Nabelschau: Sie selbst vertreten die Positionen des Altruismus. Wieso wird es zukünftig wichtig sein (in unserer Überflussgesellschaft) auf eigene Bedürfnisse zu verzichten (bspw. auf den Kinderwunsch), um das Klima zu schonen?

Stefan Riedener: Ich bin nicht der Meinung, dass alle ganz auf den Kinderwunsch verzichten sollten. Im Gegenteil: Wenn alle darauf verzichten würden, würden wir aussterben, und das schiene mir ein astronomischer moralischer Verlust. Aber vielleicht sollten wir künftig darauf verzichten, drei oder mehr Kinder zu haben. Ganz allgemein wird es vielleicht wirklich immer wichtiger, dass wir unseren Fokus mehr auf andere richten, und weg von uns selbst. Insbesondere, weil wir heute mit viel weniger Aufwand viel mehr bewirken können als früher. Heute haben wir alle die Möglichkeit, Schritte zu unternehmen, die anderen Menschen das Leben retten. Und diese Schritte bedeuten oft gar keine so großen Verzichte. Unsere Grundbedürfnisse sind längst gedeckt. So ist es zum Beispiel kein menschliches Grundbedürfnis, aus touristischen Gründen um die Welt zu fliegen.

Nabelschau: Was wünschen Sie sich in Zukunft im Umgang mit der Kinderfrage?

Stefan Riedener: Ich wünsche mir, dass die Menschen Verantwortung dafür übernehmen, wie viele Kinder sie haben und welche Werte sie diesen Kindern mitgeben. Verantwortung übernehmen heißt auch, sich bewusst sein, dass das Kinderhaben andere betrifft. Dieses Bewusstsein sollte bei der Entscheidung, wie viele Kinder man haben will und wie man sie erziehen möchte, stets eine Rolle spielen.
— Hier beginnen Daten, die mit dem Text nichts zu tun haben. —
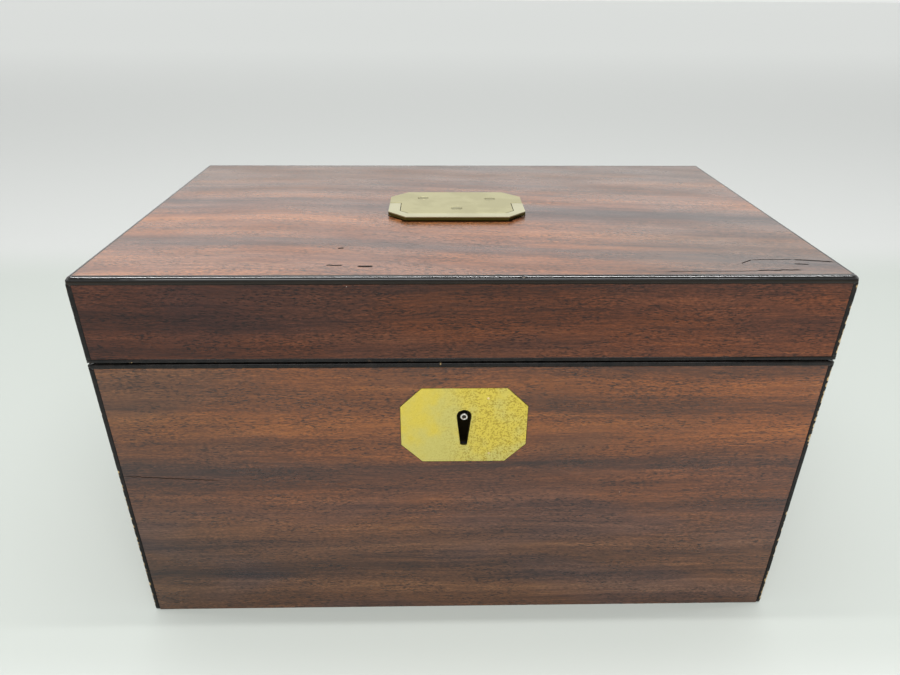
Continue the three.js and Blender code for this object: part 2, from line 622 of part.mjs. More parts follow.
// A lining of lead foil: a box open at the top.
function foilBox(side) {
  const near = PARTITION.x + PARTITION.thickness / 2 + GLUE;
  const far = INSIDE_X - LINING.ledge - GLUE;
  const { thickness: t, topZ } = FOIL;
  const [y, z] = [LEDGE_Y, FLOOR + GLUE];
  const outside = sideSlab(side, [near, far], [-y, z], [y, topZ]);
  return cut(outside, sideSlab(side, [near + t, far - t], [t - y, z + t], [y - t, topZ + 1]));
}

// The inner lid turns about a rod in its rounded back edge.
function innerLid(side) {
  const { thickness, axisY, axisZ, gap, rod: radius } = INNER_LID;
  const near = PARTITION.x + PARTITION.thickness / 2 + gap;
  const far = INSIDE_X - LINING.upstand - gap;
  const [low, high] = [axisZ - thickness / 2, axisZ + thickness / 2];
  const front = gap + LINING.upstand - INSIDE_Y;
  const board = joined([
    sideSlab(side, [near, far], [front, low], [axisY, high]),
    sideRod(side, thickness / 2, [near, far], [axisY, axisZ]),
  ]);
  const dowel = rod(KNOB.dowel + GLUE, "z", high - KNOB.depth - GLUE, high + 1, [side * KNOB_X, KNOB.y]);
  return cut(board, sideRod(side, radius + RUNNING, [near - 1, far + 1], [axisY, axisZ]), dowel);
}

// A turned bone knob, with its dowel below the lid's surface at height 0.
function knob() {
  const dowel = [[0, -KNOB.depth], [KNOB.dowel, -KNOB.depth], [KNOB.dowel, GLUE]];
  const base = [[4.3, GLUE], [4.6, 0.9], [3.9, 1.7]];
  const neck = [[2.1, 2.9], [1.9, 4.1], [2.5, 5.4]];
  const head = [[4.8, 6.9], [5.6, 8.8], [5.1, 10.7], [3.4, 12.3], [1.2, 13], [0, 13.1]];
  return turned([...dowel, ...base, ...neck, ...head]);
}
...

Nabelschau: Vervollständigen Sie bitte folgenden Satz Kinder sind für mich…

Stefan Riedener: Kinder sind für mich zunächst einmal Menschen, und somit etwas Wunderbares. Aber gerade weil die Menschen etwas Wunderbares sind, sollten wir vorsichtig mit uns und unserem Planeten umgehen, auch in unserer Rolle als (potenzielle) Eltern.